* Begin Data lines *

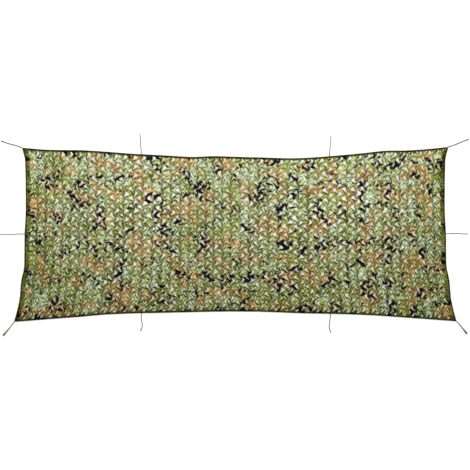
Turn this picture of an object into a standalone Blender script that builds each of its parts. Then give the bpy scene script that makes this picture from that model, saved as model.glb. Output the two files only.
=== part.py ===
"""Camouflage net laid out flat: one length of leaf-cut printed cloth, its bound edge and ten ties.

X runs along the net's length, Y across it and Z up. The origin is at the middle of the bound
outline, on the surface that the net lies on. Lengths are in metres, and the tables' in millimetres.
"""

import math

import bmesh
import bpy
import numpy as np
from mathutils.geometry import delaunay_2d_cdt

MM = 0.001
CLEAR = 0.0003  # between neighbouring pieces

# --- The bound outline. Each edge is a line between two corners that the tension of the ties
# draws in: (share of the way along the edge, drawn in by, mm).
CORNERS = {
    "top_left": (-1.971, 0.8010),
    "top_right": (1.970, 0.8085),
    "bottom_right": (2.044, -0.8030),
    "bottom_left": (-2.044, -0.8085),
}
TOP_DRAWN_IN = [
    (0, 0), (0.05, 20), (0.10, 32), (0.15, 35), (0.20, 56), (0.25, 74), (0.30, 90), (0.35, 101),
    (0.45, 93), (0.50, 87), (0.55, 81), (0.60, 88), (0.65, 77), (0.70, 66), (0.75, 55),
    (0.80, 39), (0.85, 26), (0.95, 17), (1, 0),
]
BOTTOM_DRAWN_IN = [
    (0, 0), (0.05, 15), (0.10, 31), (0.15, 46), (0.20, 64), (0.25, 74), (0.35, 83), (0.50, 93),
    (0.55, 91), (0.65, 76), (0.75, 66), (0.80, 58), (0.90, 30), (1, 0),
]
SIDE_DRAWN_IN = [
    (0, 0), (0.06, 31), (0.125, 41), (0.25, 53), (0.375, 62), (0.50, 61), (0.62, 68), (0.69, 69),
    (0.75, 52), (0.875, 40), (0.94, 22), (1, 0),
]

# --- Binding: the printed cloth folded over a rope and sewn down. Its section, mm: (in from the
# outline, up from the surface).
BINDING_WIDTH = 0.018
BINDING_SECTION = [(1.5, 0), (18, 0), (18, 3), (9.5, 3), (7.5, 6), (4.5, 7), (1.5, 6), (0, 3.2)]
LONG_EDGE_STEPS = 40
SHORT_EDGE_STEPS = 18

# --- Leaf cuts. The net's pitch is 84.6 by 80.4 mm, two mirrored cuts to a unit. The solid has
# every second one each way, at twice the size, so that it has the net's own share of openings.
CLOTH_THICK = 0.002
UNIT_LENGTH = 2 * 0.0846
UNIT_WIDTH = 2 * 0.0804
UNITS_ALONG = 21
UNITS_ACROSS = 7
# One cut, mm from its elbow: the leaf's tip is the inner elbow, and it stands up from the net.
CUT = [(-36, 50), (-24, -8), (-72, -70), (-14, -40), (8, -4), (2, 18)]
LEAF_TIP = 1
LEAF_RISE = 7.0  # mm, and it varies by this much either way:
LEAF_RISE_VARIES = 1.0

# --- Ties: where each leaves the outline, its diameter and its route, mm from there.
CORNER_TIES = [
    # name, corner, diameter mm, route
    ("tie_top_left_corner", "top_left", 6, [(0, 0), (-60, 21), (-125, 38), (-189, 61)]),
    ("tie_top_right_corner", "top_right", 6, [(0, 0), (62, 21), (125, 47), (185, 70)]),
    ("tie_bottom_right_corner", "bottom_right", 8, [(0, 0), (33, -36), (65, -77), (95, -114)]),
    ("tie_bottom_left_corner", "bottom_left", 8, [(0, 0), (-31, -43), (-65, -84), (-99, -126)]),
]
EDGE_TIES = [
    # name, edge, share along it, diameter mm, route
    ("tie_top_left", "top", 0.720, 4.5, [(0, 0), (-3, 45), (-8, 95), (-11, 145), (-14, 191)]),
    ("tie_top_right", "top", 0.2795, 4.5, [(0, 0), (4, 45), (9, 95), (13, 145), (15, 187)]),
    ("tie_left", "left", 0.494, 4.5, [(0, 0), (-60, 1), (-120, -4), (-175, -3), (-225, -6)]),
    ("tie_right", "right", 0.505, 4.5, [(0, 0), (55, -1), (105, 2), (155, -3), (201, -5)]),
    ("tie_bottom_left", "bottom", 0.288, 4.5,
     [(0, 0), (-1, -35), (0, -68), (7, -100), (4, -135), (-9, -165)]),
    ("tie_bottom_right", "bottom", 0.715, 4.5,
     [(0, 0), (-3, -45), (-9, -90), (-11, -125), (-4, -152), (5, -173)]),
]
# A stopper knot at each far end: (back from the end, in cord diameters, thickness in diameters).
KNOT = [(0, 0.9), (0.35, 1.0), (0.75, 1.6), (1.3, 1.85), (1.85, 1.6), (2.3, 1.0)]
TIE_STEP = 2.5  # diameters between a tie's points

# --- Materials: (colour, roughness)
PRINTED_CLOTH = ((0.19, 0.21, 0.08), 0.85)
BINDING_CLOTH = ((0.05, 0.06, 0.025), 0.85)
CORD = ((0.05, 0.05, 0.045), 0.8)


def clear_scene():
    for old in list(bpy.data.objects):
        bpy.data.objects.remove(old, do_unlink=True)


def material(name, look):
    colour, roughness = look
    made = bpy.data.materials.new(name)
    made.use_nodes = True
    shader = made.node_tree.nodes["Principled BSDF"]
    shader.inputs["Base Color"].default_value = (*colour, 1)
    shader.inputs["Roughness"].default_value = roughness
    shader.inputs["Metallic"].default_value = 0
    return made


def place(name, data, look, collection):
    data.materials.append(look)
    made = bpy.data.objects.new(name, data)
    collection.objects.link(made)
    return made


def smooth(at, table):
    """A cubic through the table's points, whose slope at each is that of its neighbours."""
    knots, values = np.array(table, float).T
    slopes = np.gradient(values, knots)
    i = np.clip(np.searchsorted(knots, at) - 1, 0, len(knots) - 2)
    span = knots[i + 1] - knots[i]
    t = (at - knots[i]) / span
    rise = (3 - 2 * t) * t * t
    return (
        values[i] * (1 - rise)
        + values[i + 1] * rise
        + slopes[i] * span * t * (1 - t) ** 2
        - slopes[i + 1] * span * t * t * (1 - t)
    )


def edge_points(start, end, drawn_in, shares):
    """Points on one edge of the outline, anticlockwise round the net, so inwards is its left."""
    start, end = np.array(CORNERS[start]), np.array(CORNERS[end])
    along = end - start
    inwards = np.array([-along[1], along[0]]) / np.linalg.norm(along)
    depth = smooth(shares, drawn_in) * MM
    return start + shares[:, None] * along + depth[:, None] * inwards


def outline():
    """The four edges, anticlockwise from the bottom left corner, each with both its corners."""
    long_shares = np.linspace(0, 1, LONG_EDGE_STEPS + 1)
    short_shares = np.linspace(0, 1, SHORT_EDGE_STEPS + 1)
    upwards = [(1 - share, depth) for share, depth in reversed(SIDE_DRAWN_IN)]
    return {
        "bottom": edge_points("bottom_left", "bottom_right", BOTTOM_DRAWN_IN, long_shares),
        "right": edge_points("bottom_right", "top_right", upwards, short_shares),
        "top": edge_points("top_right", "top_left", TOP_DRAWN_IN, long_shares),
        "left": edge_points("top_left", "bottom_left", SIDE_DRAWN_IN, short_shares),
    }


def crossing(a, b, c, d):
    """Where the line through a and b crosses the line through c and d."""
    u, v, w = b - a, d - c, c - a
    return a + u * (w[0] * v[1] - w[1] * v[0]) / (u[0] * v[1] - u[1] * v[0])


def inset(edges, depth):
    """The edges moved inwards by depth, with their ends where the moved neighbours cross."""
    moved = {}
    for name, line in edges.items():
        along = np.gradient(line, axis=0)
        along /= np.linalg.norm(along, axis=1)[:, None]
        moved[name] = line + depth * np.stack([-along[:, 1], along[:, 0]], axis=1)
    names = list(moved)
    for name, following in zip(names, names[1:] + names[:1]):
        a, b = moved[name], moved[following]
        a[-1] = b[0] = crossing(a[-2], a[-1], b[0], b[1])
    return moved


def loft(name, rings):
    """A closed solid through rings of points, all with the same number, and flat at both ends."""
    count = len(rings[0])
    shape = bmesh.new()
    made = [[shape.verts.new(point) for point in ring] for ring in rings]
    for near, far in zip(made, made[1:]):
        for k in range(count):
            following = (k + 1) % count
            shape.faces.new((near[k], near[following], far[following], far[k]))
    shape.faces.new(reversed(made[0]))
    shape.faces.new(made[-1])
    bmesh.ops.recalc_face_normals(shape, faces=shape.faces)
    mesh = bpy.data.meshes.new(name)
    shape.to_mesh(mesh)
    shape.free()
    return mesh


def binding(name, outer, inner):
    """The binding's section carried along one edge, mitred at both corners."""
    outer, inner = outer.copy(), inner.copy()
    for end, beside in ((0, 1), (-1, -2)):
        back = outer[beside] - outer[end]
        back *= CLEAR / np.linalg.norm(back)
        outer[end] += back
        inner[end] += back
    rings = []
    for out_point, in_point in zip(outer, inner):
        ring = []
        for inwards, height in BINDING_SECTION:
            x, y = out_point + (in_point - out_point) * (inwards * MM / BINDING_WIDTH)
            ring.append((x, y, height * MM))
        rings.append(ring)
    return loft(name, rings)


def leaf_cuts():
    """The cuts' outlines, and how far each of their points rises: columns of cuts that open to
    the left and to the right in turn, half a unit apart across the net."""
    cuts, rises = [], []
    for i in range(UNITS_ALONG):
        for facing, shift in ((1, 0.25), (-1, -0.25)):
            for j in range(UNITS_ACROSS):
                x = (i - (UNITS_ALONG - 1) / 2) * UNIT_LENGTH
                y = (j - (UNITS_ACROSS - 1) / 2 + shift) * UNIT_WIDTH
                cut = [(x + facing * dx * MM, y + dy * MM) for dx, dy in CUT]
                if facing < 0:
                    cut.reverse()
                cuts.append(cut)
                tip = LEAF_TIP if facing > 0 else len(CUT) - 1 - LEAF_TIP
                rise = LEAF_RISE + LEAF_RISE_VARIES * math.sin(2.1 * i + 3.7 * j + facing)
                rises.append([rise * MM if k == tip else 0 for k in range(len(CUT))])
    return cuts, rises


def cloth_surface(name, border):
    """The sheet inside the border, open at the leaf cuts, with their leaves' tips raised."""
    cuts, rises = leaf_cuts()
    points = [tuple(point) for point in border]
    heights = [0] * len(points)
    loops = [list(range(len(points)))]
    for cut, rise in zip(cuts, rises):
        loops.append(list(range(len(points), len(points) + len(cut))))
        points += cut
        heights += rise
    found = delaunay_2d_cdt(points, [], loops, 1, 1e-6)
    flat, triangles, came_from, inside = found[0], found[2], found[3], found[5]
    shape = bmesh.new()
    verts = [
        shape.verts.new((x, y, heights[origin[0]]))
        for (x, y), origin in zip(flat, came_from)
    ]
    for triangle, loops_round_it in zip(triangles, inside):
        if list(loops_round_it) == [0]:
            shape.faces.new([verts[k] for k in triangle])
    mesh = bpy.data.meshes.new(name)
    shape.to_mesh(mesh)
    shape.free()
    return mesh


def net_cloth(name, border, look, collection):
    sheet = place(name, cloth_surface(name, border), look, collection)
    wall = sheet.modifiers.new("thickness", "SOLIDIFY")
    wall.thickness = CLOTH_THICK
    wall.offset = 1
    return sheet


def tie(name, start, diameter, route, look, collection):
    """A cord on the surface: a smooth curve through its route, with a knot at its far end."""
    route = np.array(route, float) * MM
    first = route[1] / np.linalg.norm(route[1])
    route = route + np.array(start) + first * (CLEAR + 0.05 * diameter)
    lengths = np.linalg.norm(np.diff(route, axis=0), axis=1)
    knots = np.concatenate([[0], np.cumsum(lengths)])
    knot_from = knots[-1] - KNOT[-1][0] * diameter
    steps = max(4, round(knot_from / (TIE_STEP * diameter)))
    stops = [(at, 1.0) for at in np.linspace(0, knot_from, steps + 1)]
    stops += [(knots[-1] - back * diameter, thick) for back, thick in reversed(KNOT[:-1])]
    at, thick = np.array(stops).T
    curve = bpy.data.curves.new(name, "CURVE")
    curve.dimensions = "3D"
    curve.bevel_depth = diameter / 2
    curve.bevel_resolution = 2
    curve.use_fill_caps = True
    line = curve.splines.new("POLY")
    line.points.add(len(at) - 1)
    across = smooth(at, list(zip(knots, route[:, 0])))
    along = smooth(at, list(zip(knots, route[:, 1])))
    for point, x, y, width in zip(line.points, across, along, thick):
        point.co = (x, y, width * diameter / 2, 1)
        point.radius = width
    place(name, curve, look, collection)


def build():
    clear_scene()
    net = bpy.data.collections.new("camouflage_net")
    bpy.context.scene.collection.children.link(net)
    printed = material("printed_cloth", PRINTED_CLOTH)
    bound = material("binding_cloth", BINDING_CLOTH)
    cord = material("tie_cord", CORD)

    edges = outline()
    inner = inset(edges, BINDING_WIDTH)
    for name in edges:
        mesh = binding(f"binding_{name}", edges[name], inner[name])
        place(f"binding_{name}", mesh, bound, net)

    border = np.concatenate([line[:-1] for line in inset(edges, BINDING_WIDTH + CLEAR).values()])
    net_cloth("net_cloth", border, printed, net)

    for name, corner, diameter, route in CORNER_TIES:
        tie(name, CORNERS[corner], diameter * MM, route, cord, net)
    for name, edge, share, diameter, route in EDGE_TIES:
        line = edges[edge]
        at = np.linspace(0, 1, len(line))
        start = [np.interp(share, at, line[:, k]) for k in range(2)]
        tie(name, start, diameter * MM, route, cord, net)


build()
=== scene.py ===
"""A leaf-cut camouflage net, laid out flat and seen from straight above.

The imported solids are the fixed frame. X runs along the net, Y across it and Z up. Lengths are in
metres, or in millimetres where a comment says mm.
"""

import bmesh
import bpy
import numpy as np
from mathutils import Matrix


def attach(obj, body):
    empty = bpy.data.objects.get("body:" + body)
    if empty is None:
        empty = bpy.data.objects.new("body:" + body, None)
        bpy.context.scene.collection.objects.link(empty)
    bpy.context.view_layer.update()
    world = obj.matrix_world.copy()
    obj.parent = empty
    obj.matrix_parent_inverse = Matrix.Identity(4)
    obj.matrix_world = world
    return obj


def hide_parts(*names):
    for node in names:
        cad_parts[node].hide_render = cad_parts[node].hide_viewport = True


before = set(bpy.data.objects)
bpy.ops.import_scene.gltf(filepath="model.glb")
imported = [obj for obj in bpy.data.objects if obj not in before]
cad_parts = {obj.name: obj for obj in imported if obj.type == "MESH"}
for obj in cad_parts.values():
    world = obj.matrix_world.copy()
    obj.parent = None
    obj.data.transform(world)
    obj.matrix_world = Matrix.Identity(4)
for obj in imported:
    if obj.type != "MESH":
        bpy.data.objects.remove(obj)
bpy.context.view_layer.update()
scene = bpy.context.scene
MM = 0.001


# --- Camera. The photograph looks straight down on the net from far above, and its 470 pixels
# take in 4.34 m, so the camera stands 12 m up with a long lens.
PHOTO_PIXELS, PIXEL = 470, 9.24  # mm to a pixel
VIEW_WIDTH = PHOTO_PIXELS * PIXEL * MM
PHOTO_MIDDLE = (-0.0028, -0.0055)
LENS, SENSOR = 100.0, 36.0  # mm
FARTHEST = 100.0
camera = bpy.data.objects.new("camera", bpy.data.cameras.new("camera"))
camera.data.lens, camera.data.sensor_width = LENS, SENSOR
camera.data.clip_end = FARTHEST
camera.location = (*PHOTO_MIDDLE, VIEW_WIDTH * LENS / SENSOR)
scene.collection.objects.link(camera)
scene.camera = camera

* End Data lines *

__Prompt__.
Repeat, character for character, the lines from the one that holds "obj.parent = empty" to the final line of the material, inclusive, and no other lines.

__Written answer__.
    obj.parent = empty
    obj.matrix_parent_inverse = Matrix.Identity(4)
    obj.matrix_world = world
    return obj


def hide_parts(*names):
    for node in names:
        cad_parts[node].hide_render = cad_parts[node].hide_viewport = True


before = set(bpy.data.objects)
bpy.ops.import_scene.gltf(filepath="model.glb")
imported = [obj for obj in bpy.data.objects if obj not in before]
cad_parts = {obj.name: obj for obj in imported if obj.type == "MESH"}
for obj in cad_parts.values():
    world = obj.matrix_world.copy()
    obj.parent = None
    obj.data.transform(world)
    obj.matrix_world = Matrix.Identity(4)
for obj in imported:
    if obj.type != "MESH":
        bpy.data.objects.remove(obj)
bpy.context.view_layer.update()
scene = bpy.context.scene
MM = 0.001


# --- Camera. The photograph looks straight down on the net from far above, and its 470 pixels
# take in 4.34 m, so the camera stands 12 m up with a long lens.
PHOTO_PIXELS, PIXEL = 470, 9.24  # mm to a pixel
VIEW_WIDTH = PHOTO_PIXELS * PIXEL * MM
PHOTO_MIDDLE = (-0.0028, -0.0055)
LENS, SENSOR = 100.0, 36.0  # mm
FARTHEST = 100.0
camera = bpy.data.objects.new("camera", bpy.data.cameras.new("camera"))
camera.data.lens, camera.data.sensor_width = LENS, SENSOR
camera.data.clip_end = FARTHEST
camera.location = (*PHOTO_MIDDLE, VIEW_WIDTH * LENS / SENSOR)
scene.collection.objects.link(camera)
scene.camera = camera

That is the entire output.